** Start INFORMATION SHOWN **

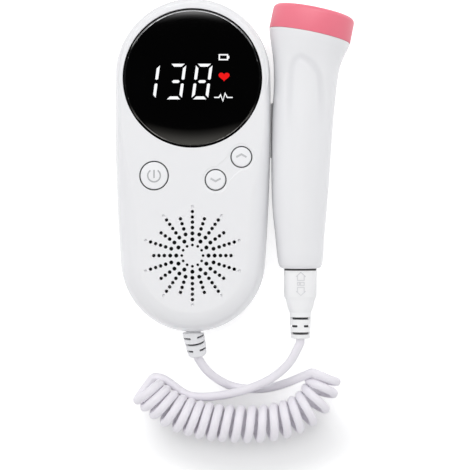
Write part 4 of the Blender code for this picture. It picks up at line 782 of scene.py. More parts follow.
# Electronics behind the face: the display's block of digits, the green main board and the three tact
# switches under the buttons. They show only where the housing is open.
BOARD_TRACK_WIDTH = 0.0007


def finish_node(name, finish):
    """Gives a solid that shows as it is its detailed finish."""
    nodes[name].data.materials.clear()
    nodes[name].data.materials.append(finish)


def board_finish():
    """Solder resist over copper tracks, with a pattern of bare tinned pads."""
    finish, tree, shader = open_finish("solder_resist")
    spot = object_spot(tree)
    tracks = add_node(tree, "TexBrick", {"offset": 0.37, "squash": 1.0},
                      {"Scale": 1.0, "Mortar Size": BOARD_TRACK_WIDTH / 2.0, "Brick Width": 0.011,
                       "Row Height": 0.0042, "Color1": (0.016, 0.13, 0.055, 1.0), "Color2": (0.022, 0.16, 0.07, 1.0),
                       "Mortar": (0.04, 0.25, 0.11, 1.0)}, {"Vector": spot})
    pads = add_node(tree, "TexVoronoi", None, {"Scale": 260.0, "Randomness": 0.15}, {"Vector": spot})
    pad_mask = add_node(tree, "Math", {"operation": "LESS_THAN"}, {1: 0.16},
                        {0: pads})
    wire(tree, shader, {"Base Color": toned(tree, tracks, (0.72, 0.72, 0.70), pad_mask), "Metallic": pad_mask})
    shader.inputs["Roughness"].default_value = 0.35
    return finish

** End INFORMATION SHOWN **

Return exactly the lines from the beginning of the data above through the one containing "BOARD_TRACK_WIDTH = 0.0007", please. Include both end lines and add nothing else.

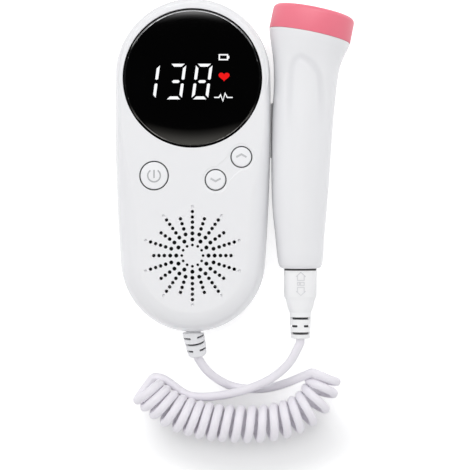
Write part 4 of the Blender code for this picture. It picks up at line 782 of scene.py. More parts follow.
# Electronics behind the face: the display's block of digits, the green main board and the three tact
# switches under the buttons. They show only where the housing is open.
BOARD_TRACK_WIDTH = 0.0007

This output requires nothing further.